Le tacle de Bellerive
Le 28 juillet 2010, en marge de la visite de Michel Barnier, Commissaire européen en charge du marché intérieur et des services, le Premier ministre Jean-Max Bellerive s'est violemment emporté contre la Banque mondiale.
« Je ne peux pas payer les taux de commission exigés par la Banque mondiale. Je ne peux pas non plus attendre qu'elle mette 6, 7, 8 mois pour faire la révision technique d'un dossier approuvé par la Commission Intérimaire pour la Reconstruction d'Haïti (CIRH) », avait-il clamé, fort de l'appui de l'ex-président Bill Clinton, l'autre coprésident de la CIRH. « La banque, avait-il dit, ne peut pas considérer Haïti comme un pays qui vient emprunter de l'argent pour construire un pont ou un barrage. »
Le 8 juillet, dans une tribune publiée dans le New York Times, Jean-Max Bellerive et Bill Clinton avaient fait la leçon à la BM. « En tant que gardienne du Fonds multidonateurs, la Banque mondiale a la responsabilité de s'assurer que l'argent promis, qui provient des taxes des contribuables à travers le monde, soit délivré rapidement au gouvernement haïtien ou pour les projets approuvés par la CIRH. »

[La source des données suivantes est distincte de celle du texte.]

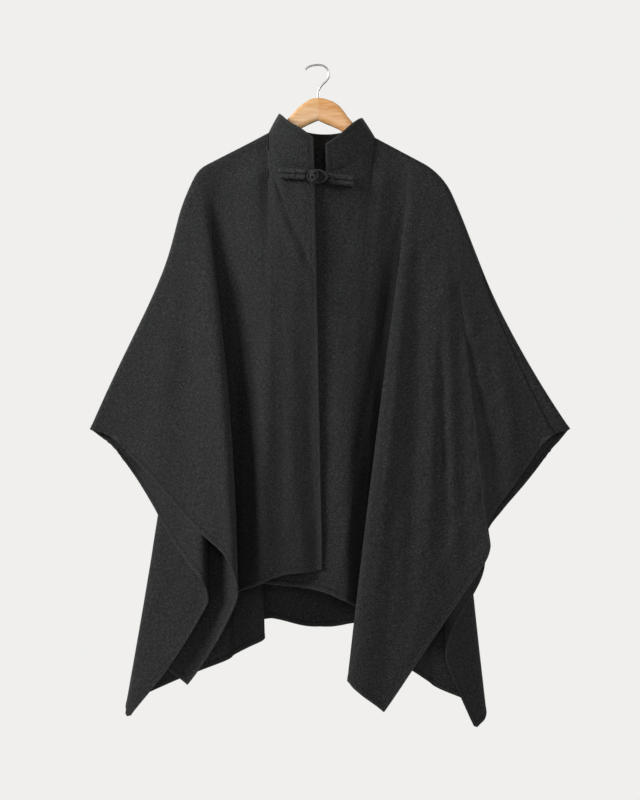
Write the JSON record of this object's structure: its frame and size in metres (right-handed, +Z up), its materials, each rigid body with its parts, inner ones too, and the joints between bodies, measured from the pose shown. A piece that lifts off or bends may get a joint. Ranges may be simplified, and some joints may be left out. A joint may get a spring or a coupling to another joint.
{
  "type": "poncho on a hanger",
  "caption": "Open-front wool poncho with a stand collar and a cloth frog closure, hanging in soft folds from a wooden hanger with a wire hook.",
  "frame": {"origin": "where the inside of the hook bears on the pin or rail that holds it", "axes": "+Z up, -Y out of the front of the garment, +X to the viewer's right"},
  "size_m": [0.8729, 0.1432, 1.2013],
  "materials": {
    "wool": "heathered charcoal wool, matt",
    "frog": "stitched cords of the same wool",
    "hanger_wood": "clear satin varnish",
    "hook_wire": "bright plated wire"
  },
  "bodies": {
    "root": {"front_left": "wool", "front_right": "wool", "back": "wool", "collar": "wool", "frog_strap_left": "frog", "frog_strap_right": "frog", "frog_knot": "frog", "frog_loop": "frog", "hanger_arm_left": "hanger_wood", "hanger_arm_right": "hanger_wood", "hook": "hook_wire"}
  },
  "joints": []
}
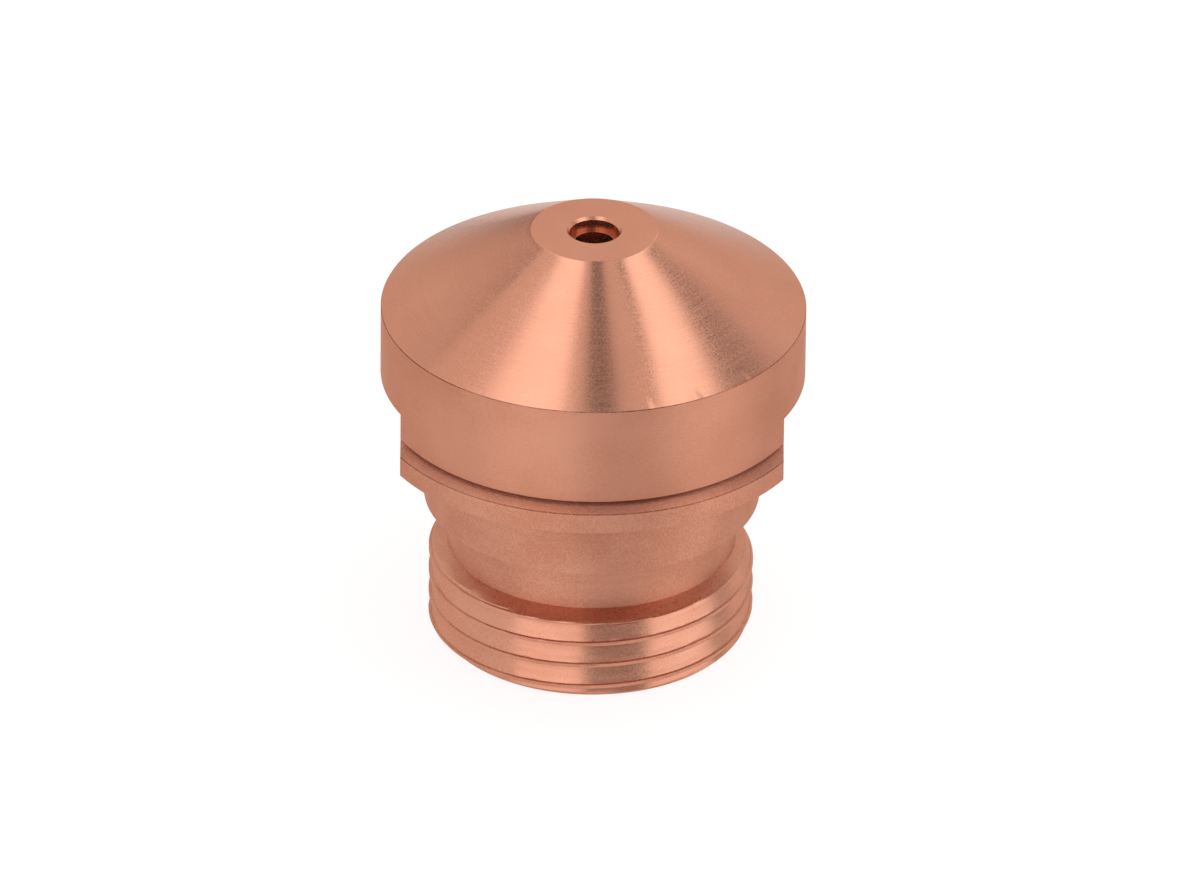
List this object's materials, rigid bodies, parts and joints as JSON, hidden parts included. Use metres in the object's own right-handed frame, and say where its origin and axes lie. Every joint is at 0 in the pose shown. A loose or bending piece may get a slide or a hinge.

A l'issue de la conférence de presse donnée par les membres de cette délégation de la Banque mondiale venue dissiper les malentendus et examiner les progrès réalisés en Haïti après le tremblement de terre du 12 janvier, certains disent que le Premier ministre Bellerive aurait commis un anti-jeu en effectuant un tacle irrégulier contre la Banque mondiale, car, à date, seulement un projet a été déposé et financé le même jour par la FRH créée par la BM. Où sont les projets ? Attendez le 17 août, répondent les optimistes qui estiment que les institutions financières internationales ne doivent en aucun cas être le bouc-émissaire de ceux qui font semblant ou qui n'ont tout simplement pas le savoir et les moyens de leur politique....
Roberson Alphonse
ralphonse@lenouvelliste.com
http://www.lenouvelliste.com/article.php?PubID=1&ArticleID=82021&PubDate=2010-08-03#Suite
Commentaire
...Et l'on nous dit encore que ces gens sont capables de gérer un pays? Jamais de projet, jamais de plan ! Tout peut s’improviser ! Il faut être d'une naïveté très prononcée pour leur faire confiance. D'ailleurs, ceux qui traitent directement avec eux, ces politiciens haïtiens, doivent avoir appris de visu de quel bois ils se chauffent. Ils mêlent l'arrogance à l'ignorance et veulent tout faire sans formalité, sans préalable. Ce qui, dans l'état actuel des choses en Haïti pourrait exceptionnellement se justifier. Mais eux, les profiteurs de la politique haïtienne, n’ont-ils jamais appris l'art de la modération? C'est parce qu'ils n'ont jamais été modérés (dans leur ambition aveugle, délire d’enrichissement rapide) que leur impatience n'émeut point. Malheureusement pour Haïti!